## AIM OF THE TASK
Your task is to output the entries below word for word.

==== INPUT MATERIAL

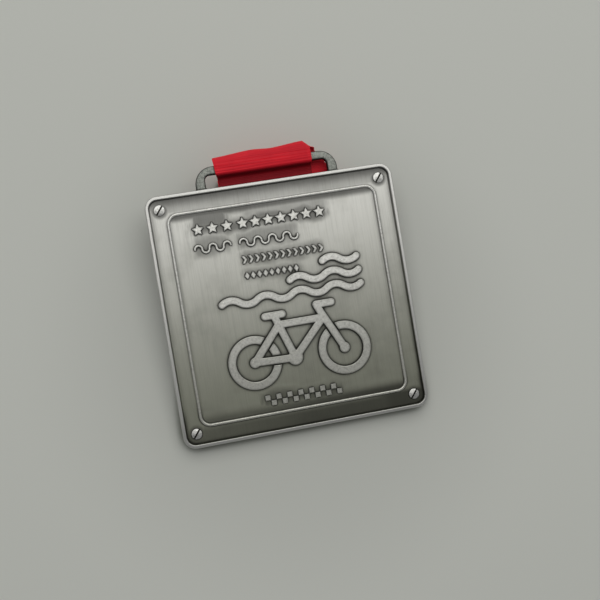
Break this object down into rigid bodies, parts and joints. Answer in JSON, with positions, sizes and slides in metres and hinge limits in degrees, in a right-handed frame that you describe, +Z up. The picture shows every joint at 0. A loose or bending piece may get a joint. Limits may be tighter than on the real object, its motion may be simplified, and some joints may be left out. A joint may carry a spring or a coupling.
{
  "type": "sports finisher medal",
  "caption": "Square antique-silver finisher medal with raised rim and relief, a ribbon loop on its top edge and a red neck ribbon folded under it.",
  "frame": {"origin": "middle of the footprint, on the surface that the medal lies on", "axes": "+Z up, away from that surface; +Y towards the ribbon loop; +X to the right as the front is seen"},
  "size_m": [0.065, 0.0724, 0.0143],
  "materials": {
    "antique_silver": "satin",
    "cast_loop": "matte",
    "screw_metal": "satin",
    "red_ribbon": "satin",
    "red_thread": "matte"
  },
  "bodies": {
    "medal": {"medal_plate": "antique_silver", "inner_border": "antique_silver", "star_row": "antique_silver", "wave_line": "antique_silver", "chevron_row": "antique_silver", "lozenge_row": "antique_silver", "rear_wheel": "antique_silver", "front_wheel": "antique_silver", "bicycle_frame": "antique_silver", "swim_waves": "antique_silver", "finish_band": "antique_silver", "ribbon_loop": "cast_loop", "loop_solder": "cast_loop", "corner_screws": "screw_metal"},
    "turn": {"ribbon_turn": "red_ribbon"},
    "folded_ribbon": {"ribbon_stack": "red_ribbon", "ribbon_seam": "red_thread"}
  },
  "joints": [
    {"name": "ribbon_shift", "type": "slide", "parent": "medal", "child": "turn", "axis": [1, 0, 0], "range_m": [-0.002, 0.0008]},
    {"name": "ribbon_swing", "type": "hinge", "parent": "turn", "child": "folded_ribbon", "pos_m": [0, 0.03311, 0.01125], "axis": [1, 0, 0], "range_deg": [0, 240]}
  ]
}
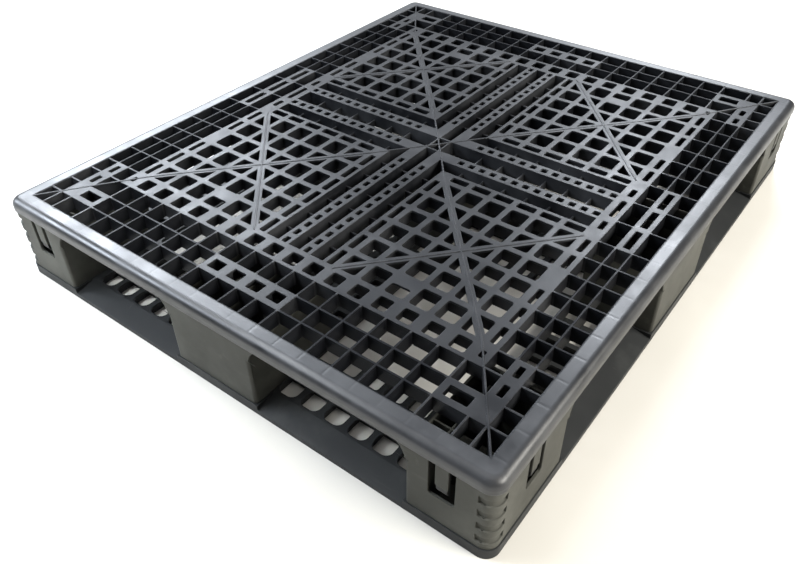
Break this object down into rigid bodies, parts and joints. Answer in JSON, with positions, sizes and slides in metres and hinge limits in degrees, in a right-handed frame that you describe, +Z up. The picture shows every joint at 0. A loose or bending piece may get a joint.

========

## FINISHED TASK
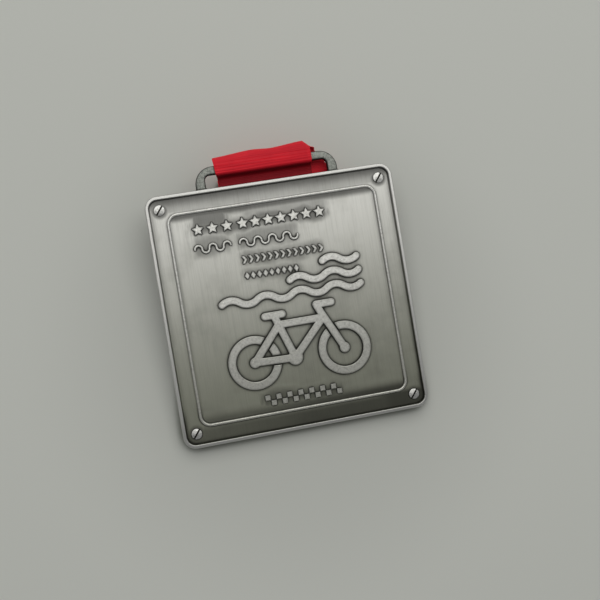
Break this object down into rigid bodies, parts and joints. Answer in JSON, with positions, sizes and slides in metres and hinge limits in degrees, in a right-handed frame that you describe, +Z up. The picture shows every joint at 0. A loose or bending piece may get a joint. Limits may be tighter than on the real object, its motion may be simplified, and some joints may be left out. A joint may carry a spring or a coupling.
{
  "type": "sports finisher medal",
  "caption": "Square antique-silver finisher medal with raised rim and relief, a ribbon loop on its top edge and a red neck ribbon folded under it.",
  "frame": {"origin": "middle of the footprint, on the surface that the medal lies on", "axes": "+Z up, away from that surface; +Y towards the ribbon loop; +X to the right as the front is seen"},
  "size_m": [0.065, 0.0724, 0.0143],
  "materials": {
    "antique_silver": "satin",
    "cast_loop": "matte",
    "screw_metal": "satin",
    "red_ribbon": "satin",
    "red_thread": "matte"
  },
  "bodies": {
    "medal": {"medal_plate": "antique_silver", "inner_border": "antique_silver", "star_row": "antique_silver", "wave_line": "antique_silver", "chevron_row": "antique_silver", "lozenge_row": "antique_silver", "rear_wheel": "antique_silver", "front_wheel": "antique_silver", "bicycle_frame": "antique_silver", "swim_waves": "antique_silver", "finish_band": "antique_silver", "ribbon_loop": "cast_loop", "loop_solder": "cast_loop", "corner_screws": "screw_metal"},
    "turn": {"ribbon_turn": "red_ribbon"},
    "folded_ribbon": {"ribbon_stack": "red_ribbon", "ribbon_seam": "red_thread"}
  },
  "joints": [
    {"name": "ribbon_shift", "type": "slide", "parent": "medal", "child": "turn", "axis": [1, 0, 0], "range_m": [-0.002, 0.0008]},
    {"name": "ribbon_swing", "type": "hinge", "parent": "turn", "child": "folded_ribbon", "pos_m": [0, 0.03311, 0.01125], "axis": [1, 0, 0], "range_deg": [0, 240]}
  ]
}
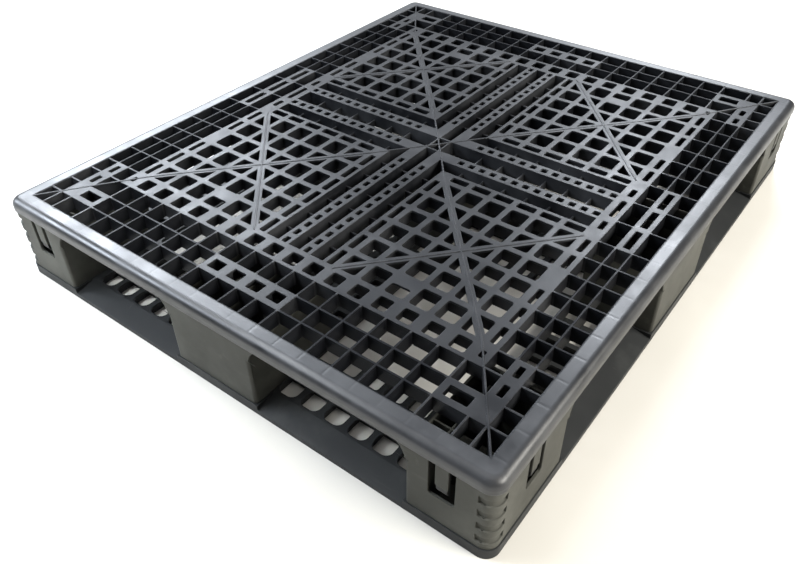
Break this object down into rigid bodies, parts and joints. Answer in JSON, with positions, sizes and slides in metres and hinge limits in degrees, in a right-handed frame that you describe, +Z up. The picture shows every joint at 0. A loose or bending piece may get a joint.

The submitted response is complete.